Specifically, the mean and variance of the prior distribution are $E(p)=1/2$ and $\mbox{var}(p)=1/\{4(2\lambda+1)\}$.
It will also be convenient later to note that
$$E[p(1-p)]=\frac12-\frac14-\frac1{4(2\lambda+1)}=\frac{\lambda}{2(2\lambda+1)}$$
Marginal moments for $Y$
Now we can obtain the marginal moments of $Y$.
It is a characteristic of empirical Bayes that it uses the marginal distribution for marginal moments to estimate the unknown parameters in the prior.
The marginal mean of $Y$ is obviously
$$E(Y)=E_p(np)=n/2$$
The marginal variance of $Y$ is most easily obtained by the law of total variance:
\begin{eqnarray}\mbox{var}(Y)&=&E_p \mbox{var}(Y|p) + \mbox{var}_p E(Y|p)\\
&=&E_p[ np(1-p)] + \mbox{var}_p[np]\\
&=&\frac{n\lambda}{2(2\lambda+1)}+\frac{n^2}{4(2\lambda+1)}\\
&=&\frac{n}{4}\frac{2\lambda+n}{2\lambda+1}
\end{eqnarray}
It might not be obvious, but var($Y$) is a decreasing function of $\lambda$.

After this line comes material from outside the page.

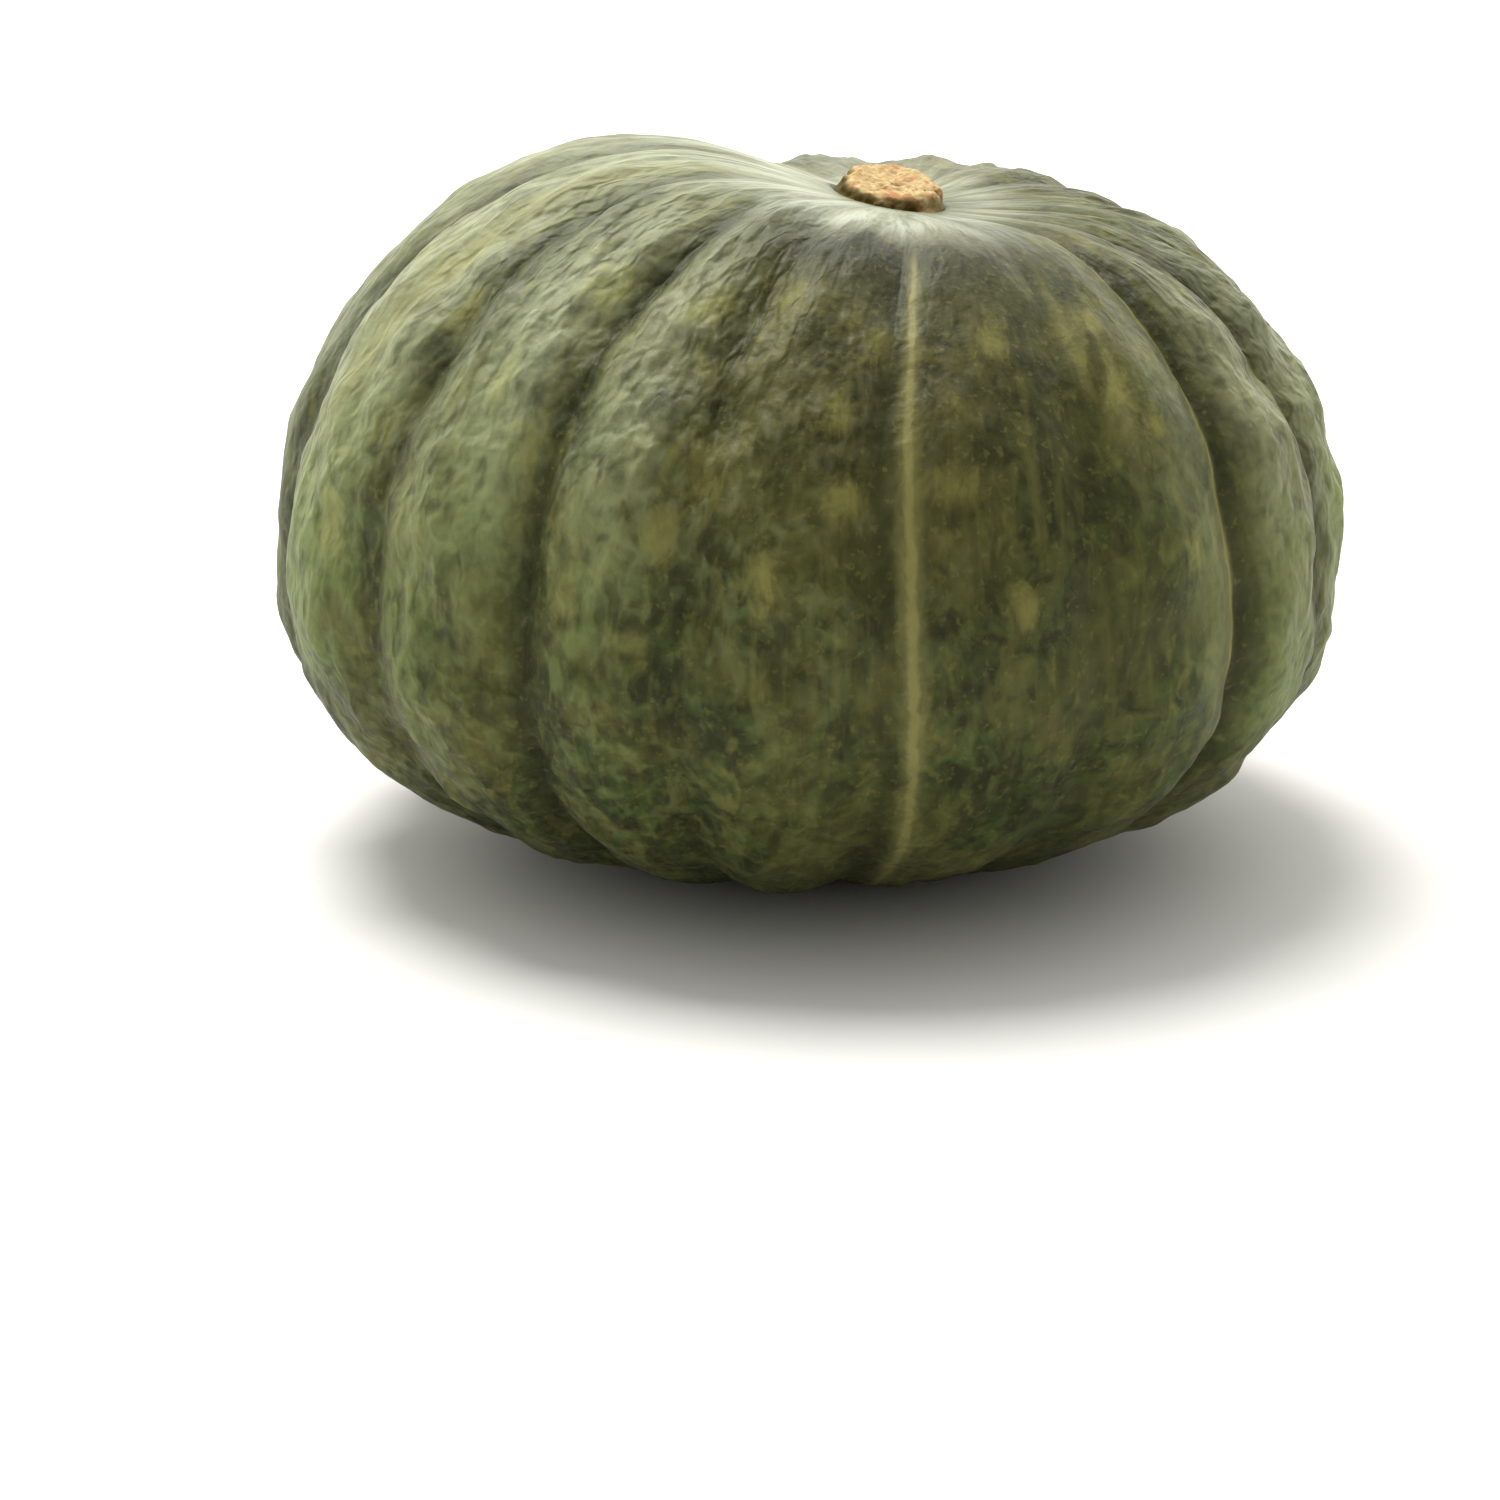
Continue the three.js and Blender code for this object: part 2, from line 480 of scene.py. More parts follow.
@dataclass(frozen=True)
class RindFinish:
    """Waxy dark green rind, mottled with olive, with paler ribs, stripes and blotches, and with sheen and shade
    painted into its colour.
    """

    PATTERNS = {
        "grit": Pattern(1300.0, 1.0, 0.6),
        "speck": Pattern(620.0, 2.0, 0.6),
        "mottle": Pattern(230.0, 3.0, 0.62, 0.8),
        "patch": Pattern(46.0, 3.0, 0.55),
        "streak": Pattern(420.0, 2.0, 0.6, 0.0, 0.16),
        "ragged": Pattern(240.0, 3.0, 0.68, 1.0, 0.60),
        "cloud": Pattern(105.0, 4.0, 0.62, 1.2, 0.60),
        "spot": Pattern(150.0, 2.0, 0.6, 0.8, 0.60),
        "pebble": Pattern(360.0, 1.0, 0.45, 0.3, 0.78),
    }

    deep: Colour = (0.024, 0.026, 0.009)
    leaf: Colour = (0.054, 0.076, 0.020)
    brown: Colour = (0.074, 0.064, 0.020)
    olive: Colour = (0.105, 0.098, 0.028)
    blotch: Colour = (0.212, 0.196, 0.056)
    dapple: Colour = (0.290, 0.300, 0.110)
    pale: Colour = (0.275, 0.265, 0.110)
    line: Colour = (0.222, 0.208, 0.074)
    # Pale grey-green waxy bloom, also used as a painted sheen on the lit lobes and along rib edges.
    bloom_and_sheen: Colour = (0.262, 0.286, 0.174)
    khaki: Colour = (0.236, 0.228, 0.130)
    fresh: Colour = (0.195, 0.240, 0.082)
    # Painted sheen: a pale bluish white painted round the stem and on the top, for light reflected by the waxy
    # skin.
    painted_sheen: Colour = (0.345, 0.370, 0.285)
    scar: Colour = (0.330, 0.225, 0.110)
    ground: Colour = (0.200, 0.175, 0.060)
    roughness: tuple[float, float] = (0.40, 0.58)
    refraction: float = 1.26
    specular: float = 0.30
    pebble_rise: float = 0.0013
    comb_rise: float = 0.00050
    speck_rise: float = 0.00012
    grit_rise: float = 0.00004

    def variation(self, bench: NodeBench) -> Sockets:
        """Lays out the random patterns of the rind, each from 0 to 1.

        Args:
            bench: The material's nodes.

        Returns:
            The patterns by name.
        """
        place = bench.add("ShaderNodeTexCoord").outputs["Object"]
        grain = bench.attribute("grain").outputs["Vector"]
        vary = {}
        for name, pattern in self.PATTERNS.items():
            where = bench.stretched(grain, (1.0, 1.0, pattern.along)) if pattern.along else place
            vary[name] = bench.noise(where, pattern)
        return vary

    def skin(self, bench: NodeBench, vary: Sockets, read: Sockets) -> Socket:
        """The mottled green and olive of the rind, with its waxy bloom partly painted as sheen, and the
        pebbles' painted light and shade.

        Args:
            bench: The material's nodes.
            vary: The random patterns.
            read: The fruit's marks.

        Returns:
            The colour.
        """
        leaf = bench.mix(bench.rise(vary["mottle"], 0.34, 0.66), self.deep, self.leaf)
        brown = bench.mix(bench.rise(vary["mottle"], 0.32, 0.68), self.deep, self.brown)
        colour = bench.mix(read["brown"], leaf, brown)
        colour = bench.mix(bench.rise(vary["patch"], 0.42, 0.62, 0.50), colour, self.olive)
        colour = bench.mix(bench.rise(vary["cloud"], 0.48, 0.68, 0.60), colour, self.olive)
        colour = bench.mix(bench.rise(vary["cloud"], 0.47, 0.33, 0.60), colour, self.deep)
        colour = bench.mix(bench.rise(vary["streak"], 0.50, 0.74, 0.20), colour, self.blotch)
        # The pale wax colour laid on by the bloom mark: partly the rind's waxy bloom, partly painted sheen.
        wax_and_sheen = bench.mix(read["brown"], bench.mix(read["low"], self.bloom_and_sheen, self.fresh), self.khaki)
        ragged = bench.between(vary["ragged"], 0.25, 1.35)
        uneven = bench.times(ragged, bench.between(vary["mottle"], 0.55, 1.45))
        colour = bench.mix(bench.times(read["bloom_and_sheen"], uneven), colour, wax_and_sheen)
        # Pebbles: crests paler, partly the wax's own colour and partly a painted highlight; pits darker with
        # painted shade.
        domes = bench.maths("ADD", vary["pebble"], bench.times(vary["cloud"], 0.5))
        crest_wax_and_highlight = bench.times(bench.rise(domes, 0.72, 0.98), bench.times(read["rough"], 0.40))
        colour = bench.mix(crest_wax_and_highlight, colour, wax_and_sheen)
        pebble_pit_shade = bench.times(bench.rise(domes, 0.74, 0.50), bench.times(read["rough"], 0.55))
        return bench.mix(pebble_pit_shade, colour, self.deep)

    def markings(self, bench: NodeBench, vary: Sockets, read: Sockets, skin: Socket) -> Socket:
        """Adds the blotches, stripes, painted shade in the furrows, thin lines and painted sheen to the skin.

        Args:
            bench: The material's nodes.
            vary: The random patterns.
            read: The fruit's marks.
            skin: The colour that they lie on.

        Returns:
            The colour.
        """
        torn = bench.times(bench.maths("SUBTRACT", vary["ragged"], 0.5), 1.7)
        spots = bench.rise(vary["spot"], 0.54, 0.74, 0.55)
        blotches = bench.rise(bench.maths("ADD", read["blotch"], torn), 0.25, 1.05)
        spots = bench.maths("MAXIMUM", spots, blotches)
        spots = bench.times(spots, bench.between(vary["mottle"], 0.10, 1.35))
        colour = bench.mix(spots, skin, bench.mix(read["bloom_and_sheen"], self.blotch, self.dapple))
        stripe = bench.times(read["pale"], bench.between(vary["ragged"], 0.10, 1.50))
        colour = bench.mix(stripe, colour, self.pale)
        # Painted shade down the furrows.
        painted_furrow_shade = bench.times(read["painted_furrow_shade"], bench.between(vary["ragged"], 0.45, 1.0))
        colour = bench.mix(painted_furrow_shade, colour, self.deep)
        shade = bench.times(read["shade"], bench.between(vary["cloud"], 0.40, 1.40))
        colour = bench.mix(shade, colour, self.deep)
        # Painted shade in the grooves between the shoulder's fine lengthwise ridges.
        comb = bench.times(read["comb"], bench.rise(vary["streak"], 0.52, 0.38))
        colour = bench.mix(bench.times(comb, 0.70), colour, self.deep)
        # Painted sheen round the stem and over the top, broken up by the streaks.
        broken = bench.between(vary["streak"], 0.40, 1.35)
        broken = bench.times(broken, bench.rise(vary["cloud"], 0.72, 0.42))
        painted_sheen = bench.times(read["painted_sheen"], bench.between(broken, 0.25, 1.30))
        colour = bench.mix(painted_sheen, colour, self.painted_sheen)
        wander = bench.times(bench.maths("SUBTRACT", vary["ragged"], 0.5), 1.5)
        beside = bench.maths("ABSOLUTE", bench.maths("ADD", read["line_way"], wander))
        core = bench.rise(beside, 0.80, 0.15, 0.58)
        edge = bench.rise(beside, 2.00, 0.40, 0.46)
        line = bench.times(bench.maths("ADD", core, edge), read["line_share"])
        line = bench.times(line, bench.between(vary["cloud"], 0.35, 1.45))
        colour = bench.mix(line, colour, self.line)
        colour = bench.mix(bench.rise(vary["speck"], 0.58, 0.70, 0.22), colour, self.blotch)
        colour = bench.mix(read["ground"], colour, bench.mix(vary["mottle"], self.ground, self.olive))
        return bench.mix(read["scar"], colour, self.scar)

    def relief(self, bench: NodeBench, vary: Sockets, read: Sockets) -> Socket:
        """The relief too fine for the mesh: pebbles, lengthwise ridges on the shoulder, specks and grit.

        Args:
            bench: The material's nodes.
            vary: The random patterns.
            read: The fruit's marks.

        Returns:
            The bumped normal.
        """
        height = bench.times(vary["pebble"], bench.times(read["rough"], self.pebble_rise))
        comb = bench.times(vary["streak"], bench.times(read["comb"], self.comb_rise))
        height = bench.maths("ADD", height, comb)
        height = bench.maths("ADD", height, bench.times(vary["speck"], self.speck_rise))
        return bench.bump(bench.maths("ADD", height, bench.times(vary["grit"], self.grit_rise)), 1.0)

    def make(self) -> bpy.types.Material:
        """Builds the material.

        Returns:
            The rind's material, which reads the fruit's own attributes.
        """
        material = bpy.data.materials.new("waxy_green_rind")
        material.use_nodes = True
        bench = NodeBench(material.node_tree)
        read = {name: bench.attribute(name).outputs["Fac"] for name in FruitMesh.MARKS}
        vary = self.variation(bench)
        shader = bench.add("ShaderNodeBsdfPrincipled", {
            "Base Color": self.markings(bench, vary, read, self.skin(bench, vary, read)),
            "Roughness": bench.between(vary["cloud"], *self.roughness),
            "IOR": self.refraction,
            "Specular IOR Level": self.specular,
            "Normal": self.relief(bench, vary, read),
        })
        bench.add("ShaderNodeOutputMaterial", {"Surface": shader.outputs[0]})
        return material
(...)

It has a maximum value of $n^2/4$ for $\lambda=0$ and a minimum value of $n/4$ for $\lambda=\infty$.
Hyper-parameter estimation
We can use the observed variance of $Y$ to estimate $\lambda$.
Suppose we observe y-values 35 and 27.
The sample variance of these two values is 32.
Equating
$$\mbox{var}(Y)=\frac{n}{4}\frac{2\lambda+n}{2\lambda+1}=32$$
and solving for $\lambda$ gives $\hat\lambda=$15.205.
Posterior Inference
Now that we have estimated the hyper-parameter $\hat\lambda$, we can now proceed with Bayesian posterior inference.
Given an observation $Y=y_i$, we have two possible estimators of the corresponding $p_i$.
The usual maximum likelihood estimator (MLE) is $\hat p_i=y_i/n$, but we also have the prior estimate $p_0=1/2$ predicted by the prior distribution.
How should we combine these two estimators?
The precision of the MLE is determined by $n$ and the precision of the prior is determined by $2\lambda$, so we weight the two estimators accordingly.
The posterior estimator for $p_i$ is the weighted average of the two estimators
$$E(p_i|y_i,\lambda)=w_0 p_0 + w_1 \hat{p}_i$$
with weights equal to the relative precisions
$$w_0=\frac{2\lambda}{2\lambda+n}$$
and
$$w_1=\frac{n}{2\lambda+n}$$
This gives $$E(p_i|y_i,\lambda)=\frac{y_i+\lambda}{n+2
\lambda}$$
and we just plug-in $\lambda=\hat\lambda$.
Another way to interpret the prior estimator is like this.
It is as if we observed another $n=2\lambda$ cases and observed $\lambda$ successes (exactly half).
So we just combine the prior sample with the observed sample to get $y_i+\lambda$ successes from $n+2\lambda$ cases, and that becomes the posterior mean.
Interpretation
Notice what is happening here.
If the prior distribution was diffuse, then the $p_i$s will vary from one observation to another, and the variance of the $y_i$ will be relatively large.
If the prior distribution was very concentrated, then the $p_i$ should be very consistent and the $y_i$ should be less variable.
So we can use the variance of the $y_i$ to guess what the prior precision $2\lambda$ might have been.
If the $y_i$ values are very tight, then we conclude that $\lambda$ is large and we give more weight to the prior distribution, moving all the $\hat p_i$ values towards 1/2.
If the $y_i$ values are very dispersed, then we conclude that $\lambda$ was small, and we give less weight to the prior, leaving the $\hat p_i$ values more as they are.
This is the essential idea of empirical Bayes, common to all empirical Bayes applications.